— Begin Recorded data —

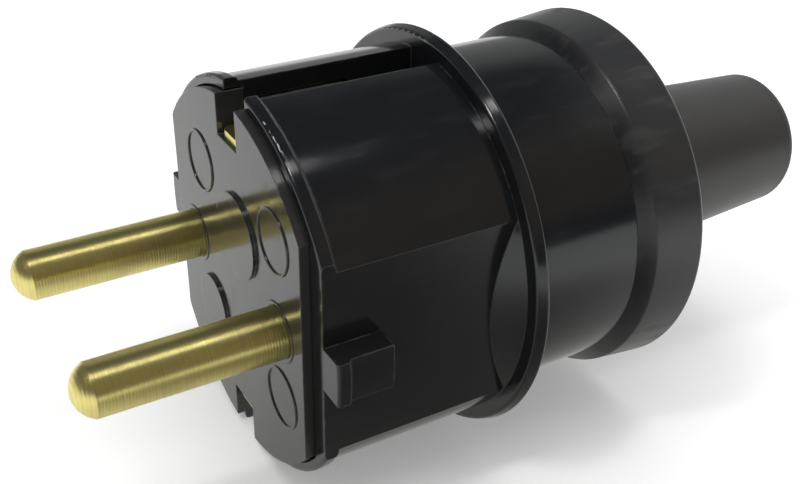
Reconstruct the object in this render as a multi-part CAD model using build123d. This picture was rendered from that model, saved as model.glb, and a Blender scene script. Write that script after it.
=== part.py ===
from build123d import *
import math
import os

# A straight two-pin mains plug with side earth contacts, in millimetres.
# X runs along the plug from the pins (minus X) to the cord boot (plus X), and Z is up.
# The origin is the middle of the carrier's front face, between the pins.

# Pins; their length is counted from the front rim, where a socket's floor meets the plug
pin_radius = 2.4
pin_length = 19.0
pin_spacing = 19.0
nose_radius = 2.6
nose_edge_radius = 2.32
nose_taper_length = 0.12
shank_radius = 2.7
head_radius = 3.4
head_length = 4.0
barrel_radius = 3.0
barrel_length = 8.0
wire_hole_radius = 1.5
wire_hole_depth = 6.6
barrel_edge = 0.4

# Pin carrier; its front plate lies in the mouth of the housing and stands proud of the rim
plate_mouth_radius = 17.8
plate_mouth_depth = 2.6
carrier_radius = 16.5
carrier_flat = 14.05
carrier_depth = 13.0
recess_radius = 2.85
recess_depth = 0.5
shank_start = 0.0
core_half_width = 4.4
core_low = -7.2
core_high = 3.0
core_floor = 6.5

# Raised pads on the carrier's face, placed by Y and Z
pad_height = 0.3
centre_pad_radius = 4.1
centre_pad_y = -1.1
centre_pad_z = 5.2
low_pad_radius = 3.2
low_pad_y = 6.0
low_pad_z = -6.4

# Housing
body_radius = 18.5
side_flat = 16.1
flat_end = 17.4
rim_setback = 0.9
lip_rise = 0.4
lip_width = 1.2
rim_edge = 0.35
rib_half_width = 2.15
rib_length = 5.4
groove_half_width = 2.25
notch_half_width = 2.1
groove_floor = 14.9
flange_front = 19.6
flange_thickness = 1.3
flange_rise = 1.8
flange_taper = 0.4
flange_round = 0.35
neck_radius = 17.1
neck_end = 33.2
neck_root = 0.8
bore_radius = 13.6
spigot_radius = 15.6
spigot_length = 3.6
lug_radius = 2.4
lug_length = 4.0

# Earth bow
bow_thickness = 0.8
bow_face = 14.6
bow_leg_width = 3.6
bow_back_width = 6.0
bow_front = 0.3
bow_bend = 0.6
bend_relief = 0.1

# Earth terminal
earth_z = 8.0
earth_screw_radius = 1.75
earth_screw_length = 5.2
earth_head_radius = 2.9
earth_head_height = 2.0
earth_nut_width = 6.4
earth_nut_thickness = 2.6
saddle_width = 6.6
saddle_thickness = 1.0
saddle_lip = 0.8
earth_relief_depth = 2.2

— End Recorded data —

→ **Exercise directions**
Copy, please, exactly the lines that start at the first line of the data and end at the line containing "# The origin", both kept and no others.

→ **Result for this exercise**
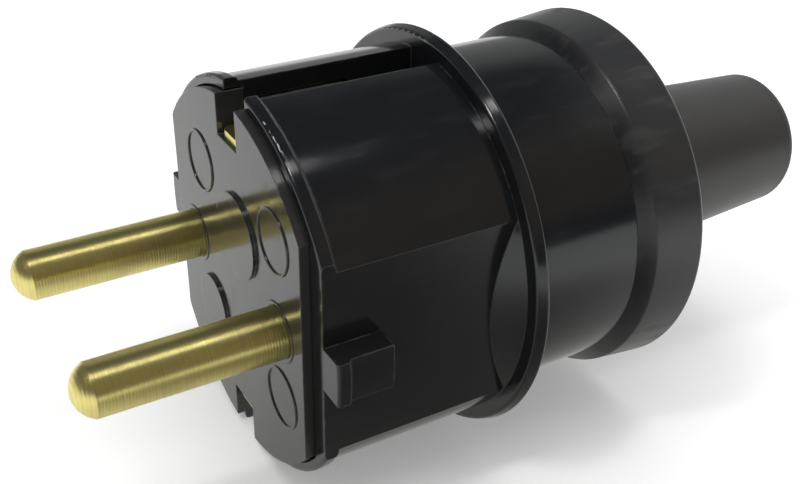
Reconstruct the object in this render as a multi-part CAD model using build123d. This picture was rendered from that model, saved as model.glb, and a Blender scene script. Write that script after it.
=== part.py ===
from build123d import *
import math
import os

# A straight two-pin mains plug with side earth contacts, in millimetres.
# X runs along the plug from the pins (minus X) to the cord boot (plus X), and Z is up.
# The origin is the middle of the carrier's front face, between the pins.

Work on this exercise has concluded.